30 And on the first arrival of
our army they made frequent sallies from the town, and contended with our men
in trifling skirmishes; afterward, when hemmed in by a rampart of twelve feet
[in height], and fifteen miles in circuit, they kept themselves within the
town. When, vineae having been brought up and a mound raised, they observed
that a tower also was being built at a distance, they at first began to mock
the Romans from their wall, and to taunt them with the following speeches. “For
what purpose was so vast a machine constructed at so great a distance? With
what hands,” or “with what strength did they, especially [as they were] men of
such very small stature” (for our shortness of stature, in comparison to the
great size of their bodies, is generally a subject of much contempt to the men
of Gaul) “trust to place against their walls a tower of such great weight.”
31 But when they saw that it was
being moved, and was approaching their walls, startled by the new and
unaccustomed sight, they sent embassadors to Caesar [to treat] about peace; who
spoke in the following manner: “That they did not believe the Romans waged war
without divine aid, since they were able to move forward machines of such a
height with so great speed, and thus fight from close quarters; that they
resigned themselves and all their possessions to [Caesar’s] disposal: that they
begged and earnestly entreated one thing, viz., that if perchance, agreeable to
his clemency and humanity, which they had heard of from others, he should
resolve that the Aduatuci were to be spared, he would not deprive them of their
arms; that all their neighbors were enemies to them and envied their courage,
from whom they could not defend themselves if their arms were delivered up:
that it was better for them, if they should be reduced to that state, to suffer
any fate from the Roman people, than to be tortured to death by those among
whom they had been accustomed to rule.”
32 To these things Caesar
replied, “That he, in accordance with his custom, rather than owing to their
desert, should spare the state, if they should surrender themselves before the
battering-ram should touch the wall; but that there was no condition of
surrender, except upon their arms being delivered up; that he should do to them
that which he had done in the case of the Nervii, and would command their
neighbors not to offer any injury to those who had surrendered to the Roman
people.” The matter being reported to their countrymen, they said that they
would execute his commands.
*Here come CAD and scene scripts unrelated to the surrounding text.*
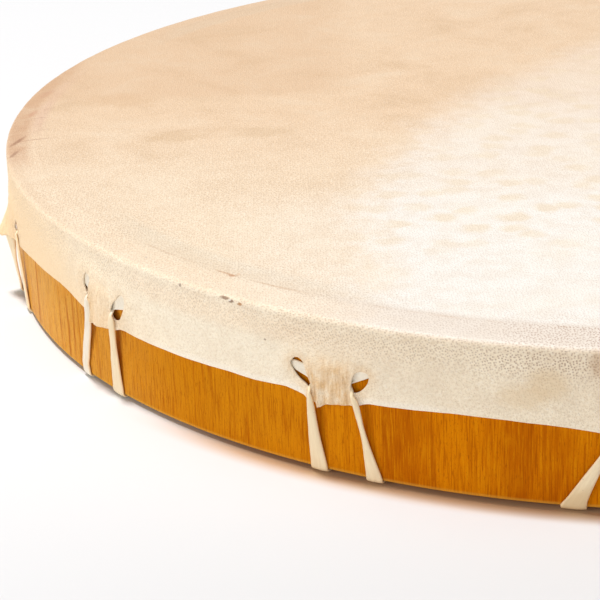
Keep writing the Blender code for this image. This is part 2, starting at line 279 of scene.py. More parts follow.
def hem(degrees):
    """Height of the skin's lower edge, its corners softened over a millimetre."""
    degrees = np.asarray(degrees, float) % 360
    offsets, weights = np.linspace(-1.1, 1.1, 9), np.exp(-np.linspace(-1.6, 1.6, 9) ** 2)
    total = sum(w * np.interp(degrees + o * PER_MM, *HEM) for o, w in zip(offsets, weights))
    rough = 0.10 * waves(np.radians(degrees), 5, 9, 60, 240) + 0.06 * waves(np.radians(degrees), 6, 9, 300, 900)
    return total / weights.sum() + rough


def to_line(u, z, line, half=None):
    """Distance from points to a polyline, less the half width at the nearest place."""
    best = np.full(np.shape(u), 1e9)
    for k in range(len(line) - 1):
        a, b = np.array(line[k][:2]), np.array(line[k + 1][:2])
        d = b - a
        t = np.clip(((u - a[0]) * d[0] + (z - a[1]) * d[1]) / max(d @ d, 1e-9), 0, 1)
        far = np.hypot(u - a[0] - t * d[0], z - a[1] - t * d[1])
        if half:
            far = far - (line[k][2] + (line[k + 1][2] - line[k][2]) * t)
        best = np.minimum(best, far)
    return best


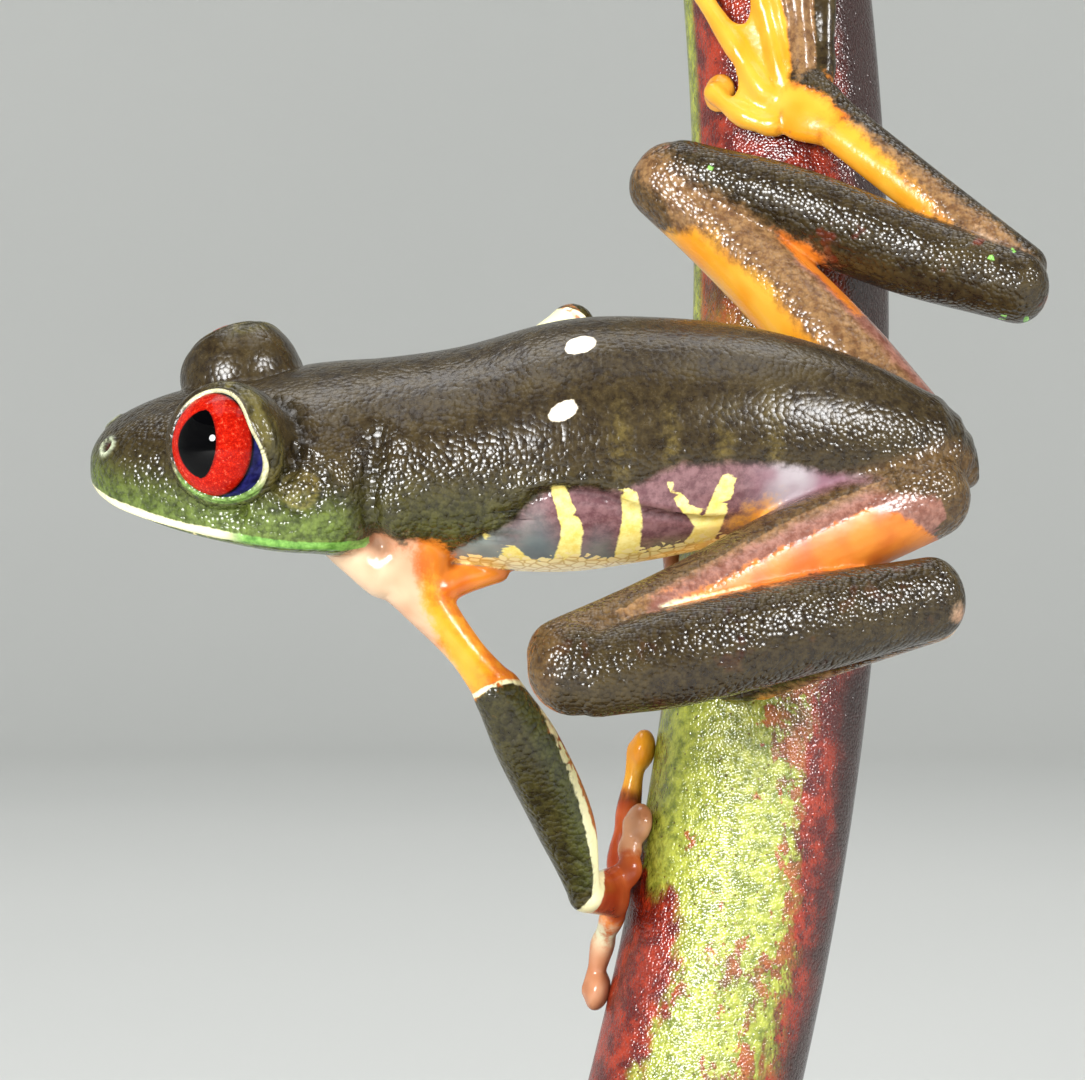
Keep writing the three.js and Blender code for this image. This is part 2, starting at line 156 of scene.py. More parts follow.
def newMesh(name, verts, faces):
    mesh = bpy.data.meshes.new(name)
    mesh.from_pydata([], [], [])
    mesh.vertices.add(len(verts))
    mesh.vertices.foreach_set("co", np.asarray(verts, np.float32).ravel())
    corners = faces.shape[1]
    mesh.loops.add(faces.size)
    mesh.loops.foreach_set("vertex_index", faces.astype(np.int32).ravel())
    mesh.polygons.add(len(faces))
    mesh.polygons.foreach_set("loop_start", np.arange(0, faces.size, corners, dtype=np.int32))
    mesh.update(calc_edges=True)
    mesh.validate()
    return mesh


def vertsOf(mesh):
    co = np.empty(len(mesh.vertices) * 3, np.float32)
    mesh.vertices.foreach_get("co", co)
    return co.reshape(-1, 3).astype(float)


def addObject(name, data):
    thing = bpy.data.objects.new(name, data)
    bpy.context.scene.collection.objects.link(thing)
    return thing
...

Having cast a very large quantity of their arms
from the wall into the trench that was before the town, so that the heaps of
arms almost equalled the top of the wall and the rampart, and nevertheless
having retained and concealed, as we afterward discovered, about a third part
in the town, the gates were opened, and they enjoyed peace for that day.
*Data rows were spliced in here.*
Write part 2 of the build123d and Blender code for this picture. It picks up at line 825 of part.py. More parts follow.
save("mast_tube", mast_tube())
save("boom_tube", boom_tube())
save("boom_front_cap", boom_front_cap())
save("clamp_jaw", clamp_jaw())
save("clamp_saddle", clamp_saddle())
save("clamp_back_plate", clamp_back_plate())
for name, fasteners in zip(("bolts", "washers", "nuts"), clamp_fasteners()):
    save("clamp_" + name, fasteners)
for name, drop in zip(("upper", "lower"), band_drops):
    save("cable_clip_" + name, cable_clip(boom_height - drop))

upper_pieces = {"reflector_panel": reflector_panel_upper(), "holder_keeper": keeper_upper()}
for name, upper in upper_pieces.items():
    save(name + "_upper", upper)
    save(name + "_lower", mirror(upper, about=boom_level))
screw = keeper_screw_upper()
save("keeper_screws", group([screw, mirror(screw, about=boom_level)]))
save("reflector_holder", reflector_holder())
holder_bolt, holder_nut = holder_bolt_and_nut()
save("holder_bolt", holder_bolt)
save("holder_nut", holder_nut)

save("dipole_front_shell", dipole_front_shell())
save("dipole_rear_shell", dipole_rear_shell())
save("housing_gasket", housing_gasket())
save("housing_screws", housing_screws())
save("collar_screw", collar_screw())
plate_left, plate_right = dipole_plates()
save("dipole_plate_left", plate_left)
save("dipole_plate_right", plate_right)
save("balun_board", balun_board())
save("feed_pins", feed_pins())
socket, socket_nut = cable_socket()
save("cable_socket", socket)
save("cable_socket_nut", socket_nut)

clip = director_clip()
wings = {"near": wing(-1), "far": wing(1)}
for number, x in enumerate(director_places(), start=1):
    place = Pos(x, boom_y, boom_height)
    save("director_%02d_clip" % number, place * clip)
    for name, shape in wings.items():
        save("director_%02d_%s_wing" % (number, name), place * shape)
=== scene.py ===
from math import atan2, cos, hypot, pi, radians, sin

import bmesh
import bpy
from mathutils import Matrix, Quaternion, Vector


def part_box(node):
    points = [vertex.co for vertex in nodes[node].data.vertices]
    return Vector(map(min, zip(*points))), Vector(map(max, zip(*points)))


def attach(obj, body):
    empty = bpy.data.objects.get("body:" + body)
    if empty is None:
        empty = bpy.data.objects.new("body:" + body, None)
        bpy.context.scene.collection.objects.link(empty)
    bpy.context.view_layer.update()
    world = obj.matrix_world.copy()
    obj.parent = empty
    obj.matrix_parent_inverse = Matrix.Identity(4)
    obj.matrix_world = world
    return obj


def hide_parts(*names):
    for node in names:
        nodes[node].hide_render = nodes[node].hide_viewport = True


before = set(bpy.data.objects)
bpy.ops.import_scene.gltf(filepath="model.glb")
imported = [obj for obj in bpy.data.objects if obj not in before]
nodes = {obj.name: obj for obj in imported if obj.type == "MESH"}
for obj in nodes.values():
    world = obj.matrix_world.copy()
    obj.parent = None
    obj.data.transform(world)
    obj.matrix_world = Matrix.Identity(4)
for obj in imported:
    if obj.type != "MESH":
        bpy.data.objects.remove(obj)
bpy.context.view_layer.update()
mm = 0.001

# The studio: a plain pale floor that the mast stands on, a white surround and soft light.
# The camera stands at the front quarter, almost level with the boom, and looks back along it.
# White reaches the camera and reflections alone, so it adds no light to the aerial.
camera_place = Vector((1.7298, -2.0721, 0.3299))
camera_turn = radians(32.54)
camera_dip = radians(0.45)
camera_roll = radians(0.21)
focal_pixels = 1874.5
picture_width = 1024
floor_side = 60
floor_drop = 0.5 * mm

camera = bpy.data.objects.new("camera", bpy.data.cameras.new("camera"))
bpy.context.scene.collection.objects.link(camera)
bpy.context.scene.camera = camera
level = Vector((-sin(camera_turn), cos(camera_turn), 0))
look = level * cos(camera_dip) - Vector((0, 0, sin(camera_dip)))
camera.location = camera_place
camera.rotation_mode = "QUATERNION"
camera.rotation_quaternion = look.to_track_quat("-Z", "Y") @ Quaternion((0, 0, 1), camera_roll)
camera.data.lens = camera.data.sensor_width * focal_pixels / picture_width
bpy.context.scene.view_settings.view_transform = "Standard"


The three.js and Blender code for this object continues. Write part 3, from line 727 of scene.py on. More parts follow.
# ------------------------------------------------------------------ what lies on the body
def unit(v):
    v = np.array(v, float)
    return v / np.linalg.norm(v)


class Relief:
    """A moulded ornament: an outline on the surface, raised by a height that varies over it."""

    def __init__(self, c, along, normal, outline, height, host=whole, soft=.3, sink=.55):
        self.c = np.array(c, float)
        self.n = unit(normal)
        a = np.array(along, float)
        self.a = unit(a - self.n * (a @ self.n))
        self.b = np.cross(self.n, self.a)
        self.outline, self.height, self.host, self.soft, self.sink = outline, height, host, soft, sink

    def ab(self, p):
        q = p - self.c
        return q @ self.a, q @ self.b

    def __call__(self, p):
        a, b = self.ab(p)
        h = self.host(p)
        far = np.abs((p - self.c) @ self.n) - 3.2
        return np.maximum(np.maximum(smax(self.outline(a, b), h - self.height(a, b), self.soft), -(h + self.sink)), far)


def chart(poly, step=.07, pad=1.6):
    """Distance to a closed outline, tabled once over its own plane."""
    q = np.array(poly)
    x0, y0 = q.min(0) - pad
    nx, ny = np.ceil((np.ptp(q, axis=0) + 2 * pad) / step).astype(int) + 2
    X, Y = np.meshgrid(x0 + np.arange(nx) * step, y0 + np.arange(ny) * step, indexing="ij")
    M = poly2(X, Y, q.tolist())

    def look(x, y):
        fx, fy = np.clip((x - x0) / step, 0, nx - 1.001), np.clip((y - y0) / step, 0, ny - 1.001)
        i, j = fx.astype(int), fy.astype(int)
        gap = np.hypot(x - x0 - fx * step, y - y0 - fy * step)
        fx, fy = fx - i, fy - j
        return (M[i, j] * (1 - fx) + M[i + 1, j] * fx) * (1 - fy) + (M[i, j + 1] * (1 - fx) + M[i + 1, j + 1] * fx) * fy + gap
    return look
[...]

33 Toward evening Caesar ordered
the gates to be shut, and the soldiers to go out of the town, lest the
towns-people should receive any injury from them by night. They [the Aduatuci],
by a design before entered into, as we afterwards understood, because they
believed that, as a surrender had been made, our men would dismiss their
guards, or at least would keep watch less carefully, partly with those arms
which they had retained and concealed, partly with shields made of bark or
interwoven wickers, which they had hastily covered over with skins, (as the shortness
of time required) in the third watch, suddenly made a sally from the town with
all their forces [in that direction] in which the ascent to our fortifications
seemed the least difficult. The signal having been immediately given by fires,
as Caesar had previously commended, a rush was made thither [i. e. by the Roman
soldiers] from the nearest fort; and the battle was fought by the enemy as
vigorously as it ought to be fought by brave men, in the last hope of safety,
in a disadvantageous place, and against those who were throwing their weapons
from a rampart and from towers; since all hope of safety depended on their
courage alone. About 4,000 of the men having been slain, the rest were forced
back into the town. The day after, Caesar, after breaking open the gates, which
there was no one then to defend, and sending in our soldiers, sold the whole
spoil of that town. The number of 53,000 persons was reported to him by those
who had bought them.
34 At the same time he was
informed by P. Crassus, whom he had sent with one legion against the Veneti,
the Unelli, the Osismii, the Curiosolitae, the Sesuvii, the Aulerci, and the
Rhedones, which are maritime states, and touch upon the [Atlantic] ocean, that
all these nations were brought under the dominion and power of the Roman
people.
35 These things being achieved,
[and] all Gaul being subdued, so high an opinion of this war was spread among
the barbarians, that embassadors were sent to Caesar by those nations who dwelt
beyond the Rhine, to promise that they would give hostages and execute his
commands. Which embassies Caesar, because he was hastening into Italy and
Illyricum, ordered to return to him at the beginning of the following summer.
He himself, having led his legions into winter quarters among the Carnutes, the
Andes, and the Turones, which states were close to those regions in which he
had waged war, set out for Italy; and a thanksgiving of fifteen days was
decreed for those achievements, upon receiving Caesar’s letter; [an honor]
which before that time had been conferred on none.